To cure his great madness, modern man must reject this world and the passions of the flesh, which tie him to it. He must remove his blindfold, readjust his eyes in spiritual discipline, and scorn what previously “entertained” him while asleep. Assessing man’s capacity for desire, St. Maximus the Confessor writes, “the desiderative power, pure of the passion of self-love, must direct all its desire to God alone.” The energy we use to pursue the vain, material things that assure our undoing must be redirected and aimed solely at Christ the God-Man. Resurrection lies in rebellion, not in the vain rebellion to which many have turned in pursuit of lying promises but in a just rebellion against the world and its temptations.

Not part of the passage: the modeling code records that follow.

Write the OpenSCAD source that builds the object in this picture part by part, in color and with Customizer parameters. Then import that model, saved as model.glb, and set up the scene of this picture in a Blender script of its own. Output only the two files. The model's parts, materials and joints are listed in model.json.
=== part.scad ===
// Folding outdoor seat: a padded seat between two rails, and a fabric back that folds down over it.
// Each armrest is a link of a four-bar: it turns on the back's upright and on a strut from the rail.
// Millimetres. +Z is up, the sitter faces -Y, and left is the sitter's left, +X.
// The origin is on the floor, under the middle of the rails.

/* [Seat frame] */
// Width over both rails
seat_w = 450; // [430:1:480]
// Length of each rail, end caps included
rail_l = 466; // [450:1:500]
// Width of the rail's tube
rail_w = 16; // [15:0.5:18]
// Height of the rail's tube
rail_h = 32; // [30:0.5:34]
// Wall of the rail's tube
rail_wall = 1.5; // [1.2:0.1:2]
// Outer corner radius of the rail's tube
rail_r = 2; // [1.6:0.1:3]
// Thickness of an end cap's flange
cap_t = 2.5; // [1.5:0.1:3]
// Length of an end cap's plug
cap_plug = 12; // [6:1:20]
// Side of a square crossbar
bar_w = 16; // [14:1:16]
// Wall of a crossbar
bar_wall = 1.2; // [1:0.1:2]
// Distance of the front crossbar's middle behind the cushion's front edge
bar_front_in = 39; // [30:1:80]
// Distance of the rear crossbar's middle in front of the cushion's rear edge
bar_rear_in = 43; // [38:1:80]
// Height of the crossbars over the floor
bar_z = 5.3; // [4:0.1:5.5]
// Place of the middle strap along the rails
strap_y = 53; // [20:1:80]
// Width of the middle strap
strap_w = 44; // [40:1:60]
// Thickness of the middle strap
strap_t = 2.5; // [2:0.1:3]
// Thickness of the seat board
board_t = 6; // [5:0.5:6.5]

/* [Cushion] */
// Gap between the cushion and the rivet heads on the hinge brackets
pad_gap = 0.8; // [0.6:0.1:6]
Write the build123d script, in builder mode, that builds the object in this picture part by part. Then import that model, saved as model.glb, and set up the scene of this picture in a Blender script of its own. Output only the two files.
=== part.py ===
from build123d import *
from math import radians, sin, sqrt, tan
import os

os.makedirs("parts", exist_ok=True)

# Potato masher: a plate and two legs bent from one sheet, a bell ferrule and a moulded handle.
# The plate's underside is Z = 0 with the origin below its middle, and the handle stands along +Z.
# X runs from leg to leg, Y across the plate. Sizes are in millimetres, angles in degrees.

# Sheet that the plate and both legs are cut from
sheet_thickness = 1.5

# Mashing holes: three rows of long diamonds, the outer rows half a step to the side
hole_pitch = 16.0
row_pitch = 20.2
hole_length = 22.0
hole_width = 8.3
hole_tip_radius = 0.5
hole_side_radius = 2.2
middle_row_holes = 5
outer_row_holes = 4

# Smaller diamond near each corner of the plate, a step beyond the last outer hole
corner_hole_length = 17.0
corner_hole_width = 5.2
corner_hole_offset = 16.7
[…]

The last true rebellion is a rebellion against that which obscures or disfigures one’s true nature, whose godliness may only be uncovered by shedding the shameful fantasies of the modern world and the virtual reality it offers. Reality—in its capaciousness as defined by the Church and her theanthropic saints—was never meant to be experienced virtually; the very term “virtual reality” denotes a remoteness and removal from reality per se. May God forbid it! Man’s escape is found not in escapism but in this rebellion: to be dead to the world and alive to God.
“IN REFUSING TO THINK OF THE GOOD, MEN BEGAN TO IMAGINE AND CONCEIVE OF THINGS THAT DO NOT EXIST.”